Show Your Work! // Austin Kleon // Excellent

2014 // Nonfiction // Promotion // Marketing for Creatives

FIRST LINE

When I have the privilege of talking to my readers, the most common questions they ask me are about self-promotion.

FROM THE BLURB

A book for people who hate the very idea of self-promotion … In ten tight chapters, I lay out ways to think about your work as a never-ending process, how to build an audience by sharing that process, and how to deal with the ups and downs of putting yourself and your work out in the world.

FIVE EXCERPTS

#1

Stock and flow.

Flow is the feed. Stock is the durable stuff. Maintain your flow while working on your stock in the background.

Flow is social media, scrapbooks, notebooks and conversations. The flow turns into blog posts, which turn into books.

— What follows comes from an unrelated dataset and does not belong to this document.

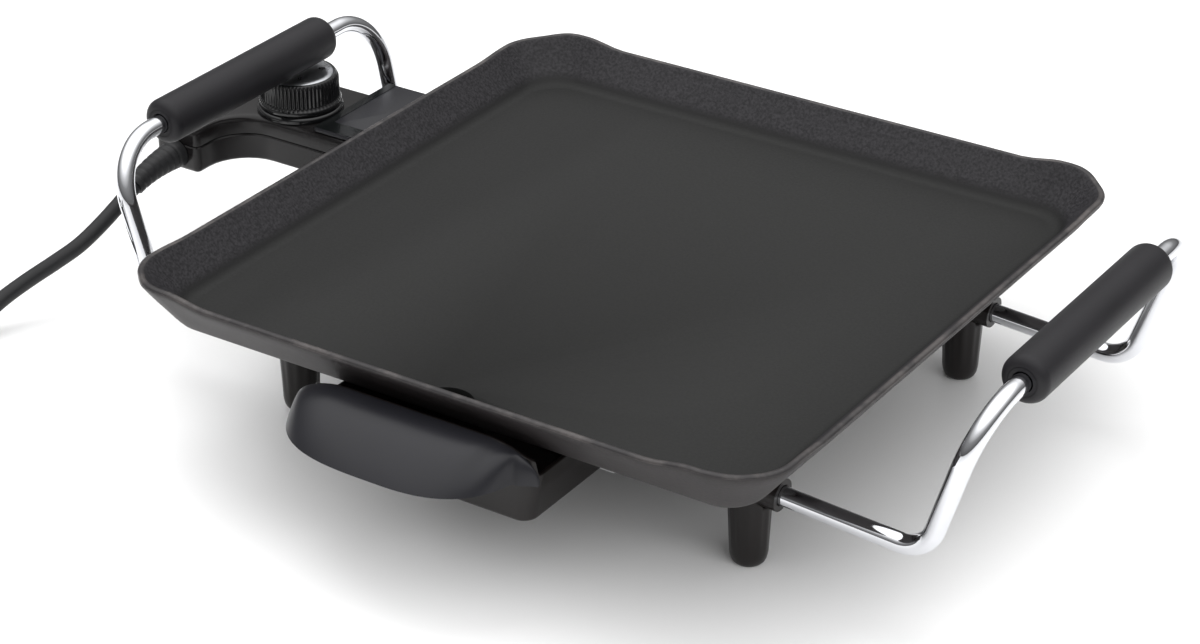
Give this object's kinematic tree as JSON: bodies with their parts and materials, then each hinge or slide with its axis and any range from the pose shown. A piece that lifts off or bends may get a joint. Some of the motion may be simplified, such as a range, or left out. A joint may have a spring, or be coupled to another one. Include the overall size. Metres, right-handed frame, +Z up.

As Robin Sloan wrote seven years ago: flow is the feed (“It’s the posts and the tweets. It’s the stream of daily and sub-daily updates that reminds people you exist.”) and stock is the durable stuff (“It’s the content you produce that’s as interesting in two months (or two years) as it is today. It’s what people discover via search. It’s what spreads slowly but surely, building fans over time.”)
Austin Kleon: A few notes on daily blogging

#2

Don't think of your website as a self-promotion machine, think of it as a self-invention machine. … Fill your website with your work and your ideas and the stuff you care about.

#3

Pitches are stories with the endings chopped off.
Act 1: Past. Act 2: Present. Act 3: Future?
The listener becomes a hero who gets to decide how it ends.

#4

Louis CK and George Carlin throw away their comedy material every year. This forces you to dig deeper and

push yourself further and come up with something better.

#5

Instead of taking a break in between projects, waiting for feedback, and worrying about what's next, use the end of one project to light up the next one.
Just do the work that's in front of you, and when it's finished, ask yourself what you missed, what you could've done better , or what you couldn't get to, and jump right into the next project.

BONUS MATERIAL

This book is filled with great quotes from famous people. Here are three examples:

[Good nonfiction is a great opportunity to] watch somebody reasonably bright, but also reasonably average, pay far closer attention and think at far more length about all sorts of different stuff than most of us have a chance to in our daily lives.
David Foster Wallace

Remembering that you are going to die is the best way I know to avoid the trap of thinking you have something to lose.
Steve Jobs

Books are made of books.
Cormac McCarthy

END MATTER

215 pages
Read: 5 August to 6 August 2017 (2 days)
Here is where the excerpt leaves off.